30th November 2017 by Gareth Jones 0 Comments

A youth campaign group has called for schools to be rated on how they deal with equality issues.

A new report written by young people from minority ethnic groups has set out their ideas for how Scotland can advance race equality, tackle racism, and address the barriers that prevent people from minority ethnic communities from realising their potential.

Written by the Fairer Future Panel,  who have been supported by Young Scot, the Young People’s Ideas for Race Equality in Scotland report includes 40 ideas for the Scottish Government and others to act upon.

The proposals include calls for Education Scotland inspections to include a check of race equality policy and processes, and for trade unions to ensure support is accessible to ethnic minorities.

Other suggestions include a charter for race equality, training for youth workers to help youngsters learn how to report hate crime and promoting the Young Scot National Entitlement Card to refugees in multiple languages.

Fairer Future panel member Sam Nadeem from Renfrewshire, said: “Race equality is important to me because I want Scotland to be a place where everyone is welcome and where no one is being discriminated against because of the colour of their skin or where they are from.

“The most important thing to improve race equality in Scotland is to educate people and to talk about race equality. If the government acts on our recommendations and ideas it would go a great way to helping to improve race equality in Scotland and to make Scotland a more fair, equal and inclusive country.”
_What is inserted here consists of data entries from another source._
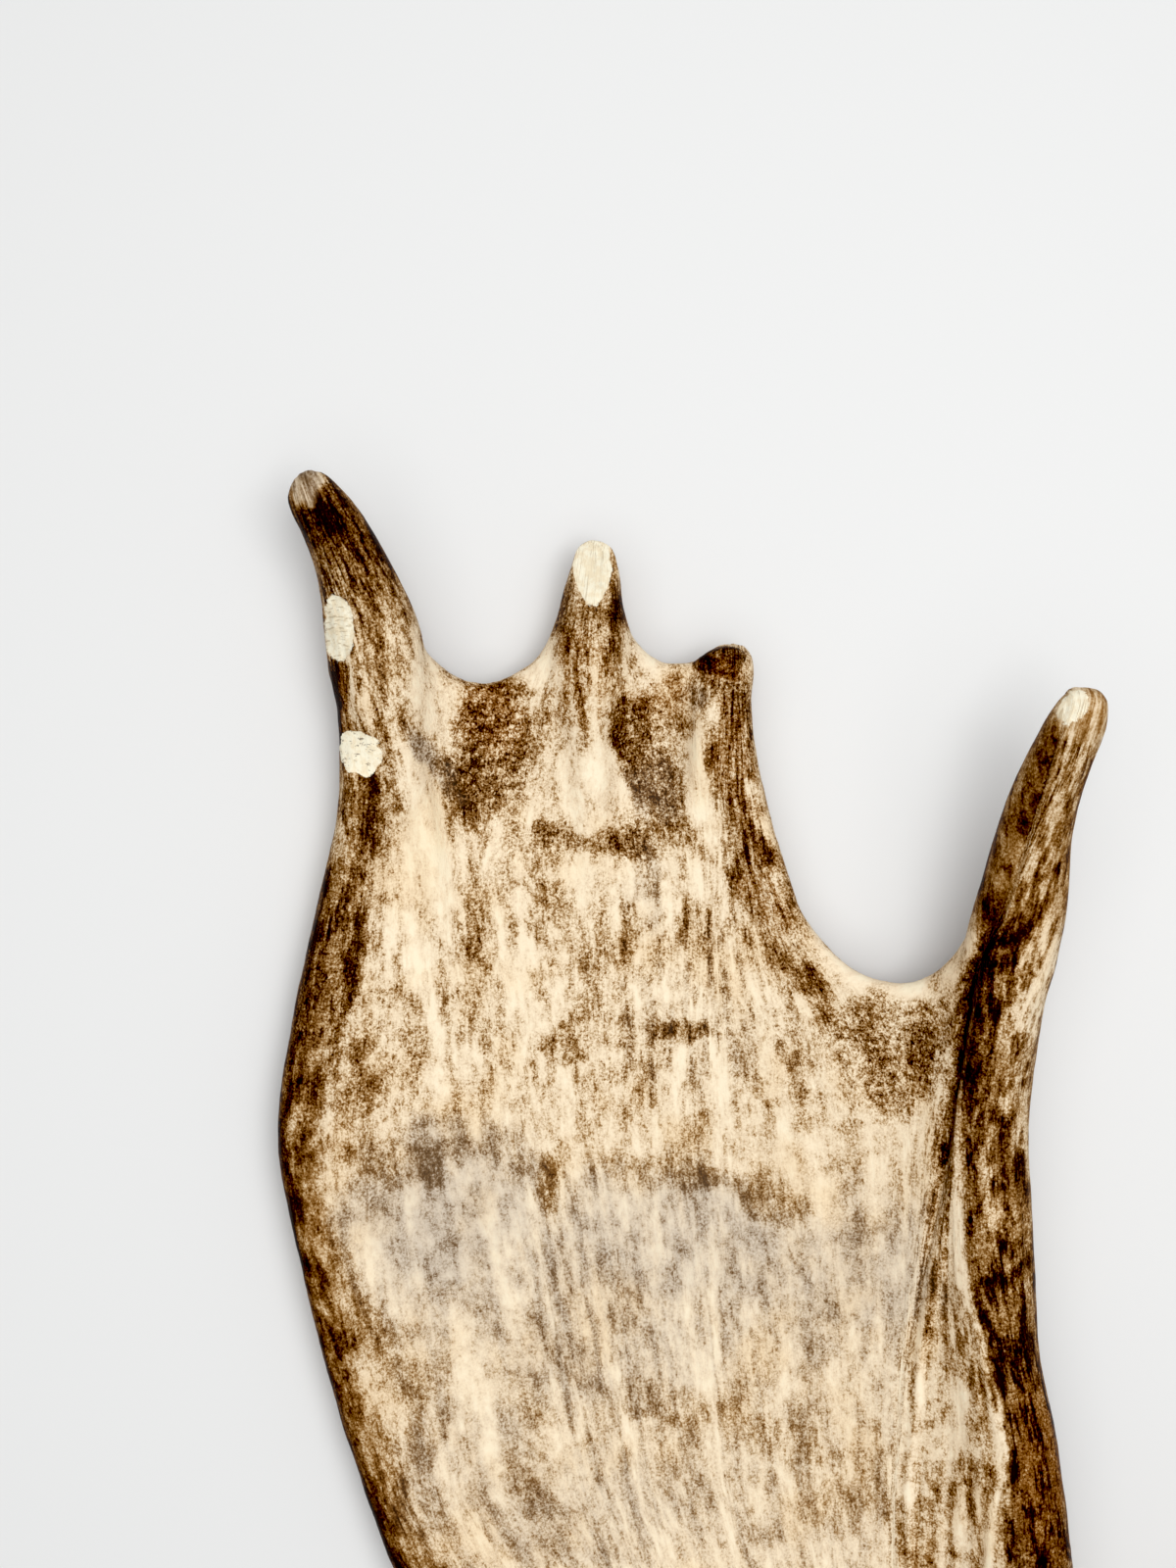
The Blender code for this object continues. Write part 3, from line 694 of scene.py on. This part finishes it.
bone = bone_material("antler bone")
normals = numbers(skin.vertices, "normal")
VALUES = {"grain": GRAIN_PLACE, "place": P, "tone": tone, "wear": wear, "marks": marks,
          "tint": np.stack([grey, red, calm], 1), "texture": np.stack([streaky, granular, tips], 1)}
for k, (piece, node_name) in enumerate(PIECES):
    quads = corners[owner == k]
    used, index = np.unique(quads, return_inverse=True)
    mesh = bpy.data.meshes.new(piece)
    mesh.from_pydata((P[used] * MM).tolist(), [], index.reshape(-1, 4).tolist())
    for word, values in VALUES.items():
        kind, key = ("FLOAT_VECTOR", "vector") if values.ndim == 2 else ("FLOAT", "value")
        data = mesh.attributes.new(word, kind, "POINT").data
        data.foreach_set(key, values[used].astype(np.float32).ravel())
    mesh.shade_smooth()
    mesh.normals_split_custom_set_from_vertices(normals[used].tolist())
    mesh.materials.append(bone)
    ob = new_object(piece, mesh)
    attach(ob, "root")
    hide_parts(node_name)
    print(piece, len(quads), "quads")
bpy.data.meshes.remove(skin)

# ---------------------------------------------------------------- floor, light and camera
CAMERA_PLACE = (-76.5, 231.8, 894.0)      # mm; it looks straight down
LENS, SENSOR = 55.0, 36.0                 # mm
FLOOR_REACH = 40.0                        # metres each way
FLOOR_COLOUR = (0.82, 0.825, 0.82, 1)
FLOOR_ROUGHNESS = 0.8
WINDOW = dict(place=(0.10, 0.31, 1.25), aim=(-0.03, 0.15, 0.0), side=0.55, power=7.8)   # metres, watts
DIFFUSER_STRENGTH, DIFFUSER_ANGLE = 1.12, 70
ROOM_COLOUR = (0.99, 0.99, 1.0, 1)
ROOM_LIGHT, ROOM_SEEN = 0.27, 0.52        # the room's strength as light, and as the backdrop
BLACK_LEVEL = 0.011


def floor():
    bm = bmesh.new()
    bmesh.ops.create_grid(bm, x_segments=1, y_segments=1, size=FLOOR_REACH)
    mesh = bpy.data.meshes.new("floor")
    bm.to_mesh(mesh)
    bm.free()
    mat = bpy.data.materials.new("floor")
    mat.use_nodes = True
    bsdf = mat.node_tree.nodes["Principled BSDF"]
    bsdf.inputs["Base Color"].default_value = FLOOR_COLOUR
    bsdf.inputs["Roughness"].default_value = FLOOR_ROUGHNESS
    bsdf.inputs["Specular IOR Level"].default_value = 0.0
    mesh.materials.append(mat)
    new_object("floor", mesh)


def area_light(name, place, aim, side, power):
    data = bpy.data.lights.new(name, "AREA")
    data.size = side
    data.energy = power
    ob = bpy.data.objects.new(name, data)
    ob.location = place
    ob.rotation_euler = (Vector(aim) - Vector(place)).to_track_quat("-Z", "Y").to_euler()
    bpy.context.scene.collection.objects.link(ob)


floor()
area_light("window", **WINDOW)
sky = bpy.data.lights.new("diffuser", "SUN")
sky.energy = DIFFUSER_STRENGTH
sky.angle = math.radians(DIFFUSER_ANGLE)
bpy.context.scene.collection.objects.link(bpy.data.objects.new("diffuser", sky))
# the backdrop is seen as bright as the far floor, and lights the bone at a lower strength
world = bpy.data.worlds.new("room")
world.use_nodes = True
room = world.node_tree
seen = room.nodes.new("ShaderNodeLightPath").outputs["Is Camera Ray"]
strength = room.nodes.new("ShaderNodeMapRange")
room.links.new(seen, strength.inputs["Value"])
strength.inputs["To Min"].default_value = ROOM_LIGHT
strength.inputs["To Max"].default_value = ROOM_SEEN
background = room.nodes["Background"]
background.inputs["Color"].default_value = ROOM_COLOUR
room.links.new(strength.outputs["Result"], background.inputs["Strength"])
scene = bpy.context.scene
scene.world = world
scene.view_settings.view_transform = "Standard"
scene.view_settings.use_curve_mapping = True
scene.view_settings.curve_mapping.black_level = (BLACK_LEVEL,) * 3
scene.view_settings.curve_mapping.update()

cam_data = bpy.data.cameras.new("camera")
cam_data.lens = LENS
cam_data.sensor_width = SENSOR
camera = bpy.data.objects.new("camera", cam_data)
camera.location = [c * MM for c in CAMERA_PLACE]
scene.collection.objects.link(camera)
scene.camera = camera
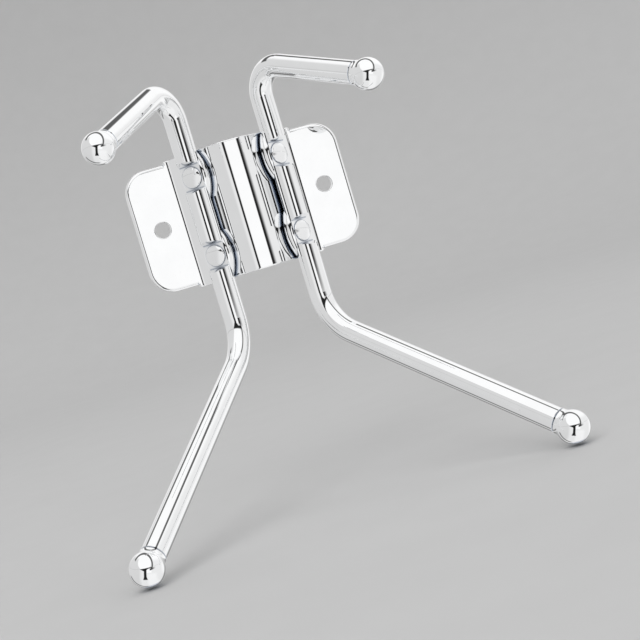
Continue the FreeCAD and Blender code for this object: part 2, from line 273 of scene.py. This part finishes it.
def camera_body(nodes, across, height):
    """The camera: a wide triangle that hangs from a slanted edge, with a wedge on its right."""
    top = nodes.maths("ADD", nodes.product(across, CAP_TILT), CAP_TOP)
    below_top = nodes.maths("SUBTRACT", top, height)
    taper = nodes.product(nodes.gap(across, CAP_ACROSS), CAP_DEPTH / CAP_HALF)
    wedge = nodes.product(nodes.band(across, *WEDGE), WEDGE_DEPTH)
    depth = nodes.maths("MAXIMUM", nodes.maths("SUBTRACT", CAP_DEPTH, taper), wedge)
    above_bottom = nodes.maths("SUBTRACT", depth, below_top)
    return nodes.product(nodes.rise(below_top, 0.0, SOFT), nodes.rise(above_bottom, 0.0, SOFT))


def camera_stand(nodes, across, height):
    """The stand under the camera, which widens at its foot."""
    flare = nodes.product(nodes.rise(nodes.product(height, -1.0), *FLARE_EDGE), FLARE)
    inside = nodes.maths("SUBTRACT", nodes.maths("ADD", flare, LEG_HALF), nodes.gap(across, LEG_ACROSS))
    return nodes.product(nodes.rise(inside, 0.0, SOFT), nodes.band(height, *LEG_HEIGHT))


def side_bar(nodes, across, height):
    """A slanted dark bar to the right of the camera."""
    off_bar = nodes.gap(height, nodes.product(across, BAR_SLOPE))
    bar = nodes.fade(off_bar, BAR_HALF, BAR_SOFT)
    return nodes.product(bar, nodes.rise(across, *BAR_START), nodes.fade(across, *BAR_END))


def table_edge(nodes, across, height):
    """A thin dark arc at the lower left, where the table ends."""
    off_arc = nodes.gap(nodes.distance(across, height, (0.0, 0.0)), ARC_RADIUS)
    arc = nodes.fade(off_arc, ARC_HALF, SOFT)
    return nodes.product(arc, nodes.fade(height, *ARC_TOP), nodes.fade(across, *ARC_SIDE), ARC_SHARE)


def tent_level(nodes, across, height):
    """The brightness of the tent's cloth, its lamp and its bright patches."""
    level = nodes.maths("ADD", nodes.product(height, CLIMB), BASE_LEVEL)
    left = nodes.product(nodes.fade(across, *LEFT_EDGE), LEFT_DROP)
    right = nodes.product(nodes.rise(across, *RIGHT_EDGE), RIGHT_GLOW)
    table = nodes.product(nodes.band(across, *TABLE_ACROSS), nodes.fade(height, *TABLE_EDGE), TABLE_GLOW)
    level = nodes.maths("SUBTRACT", level, left)
    level = nodes.maths("ADD", level, right)
    level = nodes.maths("ADD", level, table)
    lamp = nodes.fade(nodes.distance(across, height, LAMP), LAMP_RADIUS, SOFT)
    patch = nodes.product(nodes.band(across, *PATCH_ACROSS), nodes.band(height, *PATCH_HEIGHT))
    white = nodes.maths("MAXIMUM", lamp, patch)
    white = nodes.maths("MAXIMUM", white, nodes.rise(height, *CEILING))
    return nodes.mix(level, LAMP_LEVEL, white)


def light_tent():
    """
    The studio as a mirrored ball shows it: a white tent with a round lamp above the lens, the
    lamp's dark rim, and the dark camera on its stand. Across and height are places on that ball.
    """
    world = bpy.data.worlds.new("light_tent")
    bpy.context.scene.world = world
    world.use_nodes = True
    nodes = Nodes(world.node_tree)
    right, up, back = camera_axes()
    direction = nodes.add("ShaderNodeTexCoord").outputs["Generated"]
    halfway = nodes.vector("ADD", direction, back)
    halfway = nodes.add("ShaderNodeVectorMath", {"operation": "NORMALIZE"}, _0=halfway).outputs[0]
    across = nodes.along(halfway, right)
    height = nodes.along(halfway, up)

    dark = lamp_rim(nodes, across, height)
    for part in (camera_body, camera_stand, side_bar, table_edge):
        dark = nodes.maths("MAXIMUM", dark, part(nodes, across, height))
    level = nodes.mix(tent_level(nodes, across, height), DARK_LEVEL, dark)
    behind = nodes.rise(nodes.along(direction, -back), *REAR)
    rear = nodes.remap(nodes.along(direction, Vector((0.0, 0.0, 1.0))), REAR_SPAN, REAR_LEVELS)
    level = nodes.mix(level, rear, behind)
    background = world.node_tree.nodes["Background"]
    nodes.feed(background.inputs["Color"], (1.0, 1.0, 1.0, 1.0))
    nodes.feed(background.inputs["Strength"], level)


def floor_material():
    """Pale, dull and faintly grained."""
    material = bpy.data.materials.new("pale_floor")
    material.use_nodes = True
    nodes = Nodes(material.node_tree)
    shader = material.node_tree.nodes["Principled BSDF"]
    place = nodes.add("ShaderNodeTexCoord").outputs["Object"]
    grain = nodes.noise(place, *FLOOR_GRAIN)
    nodes.feed(shader.inputs["Base Color"], nodes.remap(grain, (0.0, 1.0), FLOOR_TONES))
    nodes.feed(shader.inputs["Roughness"], FLOOR_ROUGHNESS)
    return material


def floor_profile():
    """Reach and rise of each ring of the floor, from the middle out."""
    profile = [(FLOOR_REACH / 2, 0.0), (FLOOR_REACH, 0.0)]
    for step in range(1, CURVE_STEPS + 1):
        angle = math.radians(90.0 * step / CURVE_STEPS)
        profile.append((FLOOR_REACH + CURVE * math.sin(angle), CURVE * (1 - math.cos(angle))))
    profile.append((FLOOR_REACH + CURVE, WALL_TOP))
    return profile


def add_floor(middle, level):
    """A pale round floor under the object that curves up into a low wall."""
    profile = floor_profile()
    points = [Vector((middle.x, middle.y, level))]
    for reach, rise in profile:
        for turn in range(TURNS):
            angle = math.tau * turn / TURNS
            points.append(Vector((
                middle.x + reach * math.cos(angle),
                middle.y + reach * math.sin(angle),
                level + rise,
            )))
    faces = [(0, 1 + turn, 1 + (turn + 1) % TURNS) for turn in range(TURNS)]
    for row in range(len(profile) - 1):
        first = 1 + row * TURNS
        for turn in range(TURNS):
            here = first + turn
            there = first + (turn + 1) % TURNS
            faces.append((here, here + TURNS, there + TURNS, there))
    mesh = bpy.data.meshes.new("floor")
    mesh.from_pydata(points, [], faces)
    mesh.materials.append(floor_material())
    for face in mesh.polygons:
        face.use_smooth = True
    floor = new_object("floor", mesh)
    floor.visible_glossy = False


def add_light(name, place, target, size, power):
    """One soft square light that faces a point."""
    data = bpy.data.lights.new(name, "AREA")
    data.shape = "SQUARE"
    data.size = size
    data.energy = power
    light = new_object(name, data)
    light.location = place
    light.rotation_mode = "QUATERNION"
    light.rotation_quaternion = (place - target).to_track_quat("Z", "Y")
    light.visible_glossy = False


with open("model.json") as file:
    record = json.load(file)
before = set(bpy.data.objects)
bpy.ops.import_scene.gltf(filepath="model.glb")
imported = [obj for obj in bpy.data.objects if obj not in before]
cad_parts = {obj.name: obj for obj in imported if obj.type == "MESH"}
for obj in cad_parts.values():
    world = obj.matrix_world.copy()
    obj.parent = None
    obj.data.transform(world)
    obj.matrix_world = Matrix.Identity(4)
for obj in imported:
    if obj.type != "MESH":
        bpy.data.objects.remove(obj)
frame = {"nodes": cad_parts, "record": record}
cad_low, cad_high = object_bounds()
centre = (cad_low + cad_high) / 2

finishes = {name: chrome(name, *finish) for name, finish in FINISHES.items()}
slots = {part["node"]: part["material_slot"] for part in frame["record"]["subparts"]}
for node, shown in frame["nodes"].items():
    shown.data.materials.clear()
    shown.data.materials.append(finishes[slots[node]])

add_floor(centre, cad_low.z - FLOOR_GAP)
light_tent()
add_light("key", centre + KEY_OFFSET, centre, KEY_SIZE, KEY_POWER)
add_camera(centre)
bpy.context.scene.view_settings.view_transform = "Standard"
Members of the group met with equalities secretary Angela Constance to present their ideas and discuss the report.

“The report provides essential insights into the experiences of minority ethnic young people in Scotland, and I was impressed by the honesty and passion of all those who contributed,” said Constance.

“We have made much progress in addressing inequality and creating a fairer Scotland, and we want to do much more to support minority ethnic young people to overcome the disadvantages and barriers they face. I will consider all the ideas for change in this report, as should others, as we need all in society to work together if we are truly to tackle inequality in Scotland.”

Following the publication of the report, the Scottish Government agreed to extend the Fairer Future Panel’s work. A secondary project will start in the new year and will involve 20 new young volunteers – including asylum seekers and refugees – to further investigate and take forward the plans laid out in the report.